When the chance came to get my paws on a Commodore 128D AND it was my birthday to me it just had to be had. I have other 128s, but the D machine was very much a goal and it had to be
the D and not the DCR which was so much of an exercise in cost cutting it makes the thing hugely difficult to repair. This one though is in excellent condition and still has the cable
hooks at the back, plus of course the space underneath where you hooked up the keyboard for transporting via the very handy handle on the left hand side of the machine. An idea borrowed
from Apricot perhaps? Their Xi machines had a similar arrangement but the handle was at the front, not the side. The Amiga 1000 also could store the keyboard underneath, but not in such
an elegant way as this machine, and it didn't have a carrying handle.
The C128 was already an excellent machine with its multiple CPUs, CP/M compatibility and C64 mode in hardware.

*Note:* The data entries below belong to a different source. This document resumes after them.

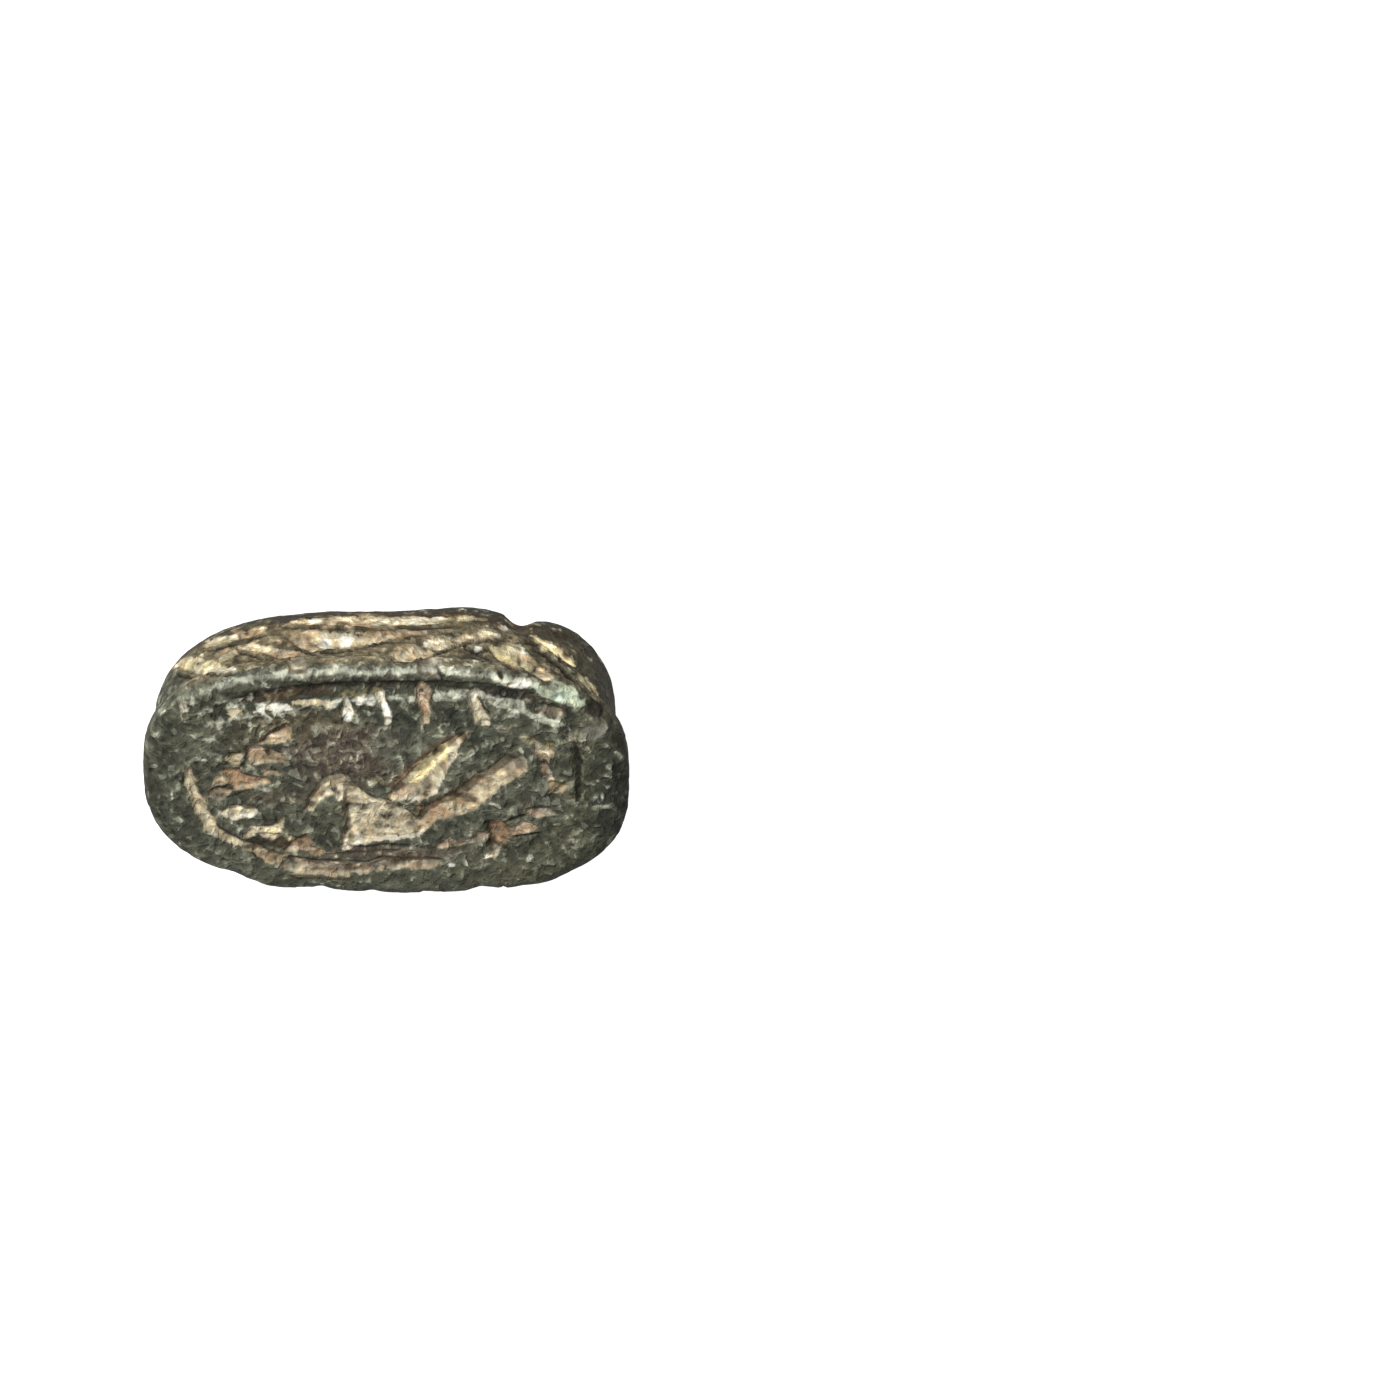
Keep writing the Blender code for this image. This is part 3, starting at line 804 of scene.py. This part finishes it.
def carve_foot(carving, face, spots):
    """The shallow streaked line of earth from the rear of the field round its foot, with painted
    shade along its inner edge and, along its middle, a painted highlight on its outer edge and a
    painted shadow beyond it.
    """
    distance, half, place, right = wide_line(spots, FOOT)
    x = spots[:, 0]
    half = half * (1 + 0.3 * carving.blots)
    ends = tips(place, 0.03) * face
    carving.sink(bowl(distance / half, 0.6) * 0.17 * ends)
    core = ease(distance - half, 0.05, -0.05) * ends
    rear = core * ease(x, 4.6, 5.6)
    along = np.stack([place * 4.0, right, np.zeros(len(right))], -1)
    streaks = rough(along, 0.20, 117, 2)
    carving.paint(core * 0.95, "mauve")
    carving.dapple(core, carving.blots, 0.0, 0.4, 0.7, "orange")
    carving.dapple(rear, carving.blots, -0.6, -0.1, 0.8, "cream")
    carving.dapple(rear, carving.flecks, 0.1, 0.4, 0.5, "green")
    carving.dapple(core, streaks, 0.10, 0.45, 0.7, "cream")
    carving.dapple(core, -streaks, 0.05, 0.40, 0.8, "brown")
    # Along the middle: a cream painted highlight on the lit outer edge and an umber painted shadow
    # just beyond it.
    middle = ease(x, -2.2, -1.0) * (1 - ease(x, 3.4, 4.2)) * face
    outer = ease(np.abs(right - half * 0.85), 0.14, 0.04) * middle
    carving.dapple(outer, x, 0.2, 1.0, 0.6, "cream")
    below = ease(np.abs(right - half - 0.16), 0.14, 0.04) * middle
    carving.dapple(below, x, 0.8, 1.6, 0.8, "umber")
    # Umber painted shade along the inner edge, on the side toward the light.
    carving.dapple(ends, np.abs(right + half + 0.02), 0.16, 0.05, 0.85, "umber")


def carve_forms(carving, there, chart, way, forms, paint=1.0, whole=0.38):
    """Sinks outlined forms, steep toward the light and shallow away from it, and fills them with
    earth; paints umber shade along the edge toward the light and a pale highlight along the edge
    away from it.
    """
    for first, second, depth, outline in forms:
        low, high = outline.min(axis=0) - 0.5, outline.max(axis=0) + 0.5
        close = there & ((chart > low) & (chart < high)).all(axis=1)
        spots = chart[close]
        inside = inside_outline(spots, outline)
        reach = min(SHADE_REACH, 0.5 * inside.max())
        lit = inside_outline(spots + way * reach, outline)
        away = inside_outline(spots - way * 0.45, outline)
        edge = inside_outline(spots - way * reach * 0.9, outline)
        floor, core, shade, glint = np.zeros((4, len(chart)))
        floor[close] = ease(inside, -0.08, 0.06) * (0.45 + 0.55 * ease(away, -0.25, 0.15))
        core[close] = ease(inside, -0.10, 0.0)
        # The shade mask is painted shade on the edge toward the light; the glint mask is a painted
        # highlight on the edge away from it.
        shade[close] = ease(-lit, -0.02, 0.08)
        glint[close] = ease(-edge, -0.02, 0.08)
        carving.sink(floor * depth * (1 + 0.15 * carving.blots))
        carving.fill(core * 0.96 * paint, first, second, whole)
        # Painted highlight, white or cream, along the edge away from the light; then painted umber
        # shade along the edge toward it.
        gleam = "white" if first in ("white", "cream") else "cream"
        carving.dapple(core * glint, carving.flecks, -0.3, 0.1, 0.5 * paint, gleam)
        carving.paint(core * shade * 0.75 * paint, "umber")


def outlined(forms):
    """Forms of a table with their depths and outlines in millimetres."""
    return [(first, second, depth / HUNDREDTHS, np.reshape(outline, (-1, 2)) / HUNDREDTHS)
            for first, second, depth, *outline in forms]


def carve_lines(carving, there, chart, lines, paint=1.0):
    """Thin cuts, dark or light."""
    for earth, *sizes in lines:
        half, depth, *route = np.array(sizes) / HUNDREDTHS
        distance, place = near_line(chart, np.reshape(route, (-1, 2)))[:2]
        ends = 0.4 + 0.6 * tips(place, 0.15)
        reach = distance / (half * ends * (1 + 0.5 * carving.blots))
        carving.sink(bowl(reach) * depth * there)
        carving.dapple(there, reach, 1.3, 0.5, 0.85 * paint, earth)


def carve_field(carving, face, spots):
    """The falcon with raised wings, the short strokes and the lines of the seal field."""
    half = np.array((LENGTH / 2, WIDTH / 2))
    falcon = [(first, second, FALCON_DEPTH, np.reshape(shares, (-1, 2)) / THOUSANDTHS * half)
              for first, second, *shares in FALCON]
    carve_forms(carving, face, spots, FACE_LIGHT, outlined(FIELD_FORMS))
    carve_forms(carving, face, spots, FACE_LIGHT, falcon, whole=0.14)
    carve_lines(carving, face, spots, FIELD_LINES)


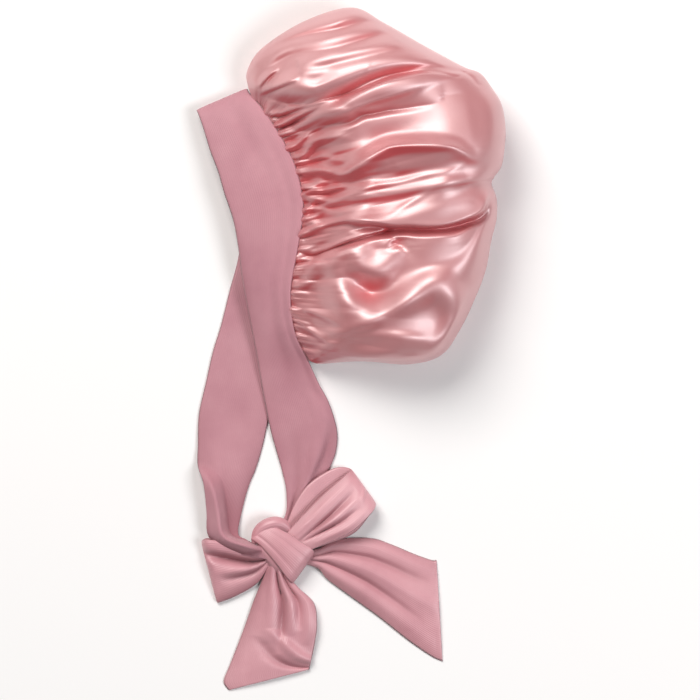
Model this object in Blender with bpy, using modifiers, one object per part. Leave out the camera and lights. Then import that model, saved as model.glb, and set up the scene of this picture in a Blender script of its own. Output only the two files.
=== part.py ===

Yes, you could type GO64 while in BASIC and after answering affirmative to the 'really?' prompt you ended up in a 100% C64 environment. The Commodore 65
couldn't do that because it emulated the 64 in software. The 128D had a built-in 1571 floppy drive for reading GCR and MFM formats, and uses the same board as the stock 128 but obviously the
keyboard and power connectors were different because one was external and the other was internal. In the stock 128 they were the other way round.
This is one of Bil Herd's finest designs, and if you haven't seen the history of how the C128 came about I urge you to search it and watch it. Absolute nail
biting seat-of-the-pants stuff, similar but significantly more hairy than how the original PET (with Chuck Peddle at the helm) was conceived and exhibited for the first time.
Anyway, this machine is fully JiffyDOS'd and also came with a SCART switchbox for helping the switch from 40 to 80 columns on your SCART TV. It doesn't work in the way I expected though,
so I need to drag out my 1084S monitor with its RGBI input and test the machine properly. It's in perfect working order so I spent last night feeding it disks from one of my other 128s
with a modicum of success - after all, usually it was difficult to guarantee that something written with a 1541 or 1571 floppy could be read on another identical drive, but things
worked out quite will. Couldn't get Chuckie Egg working though.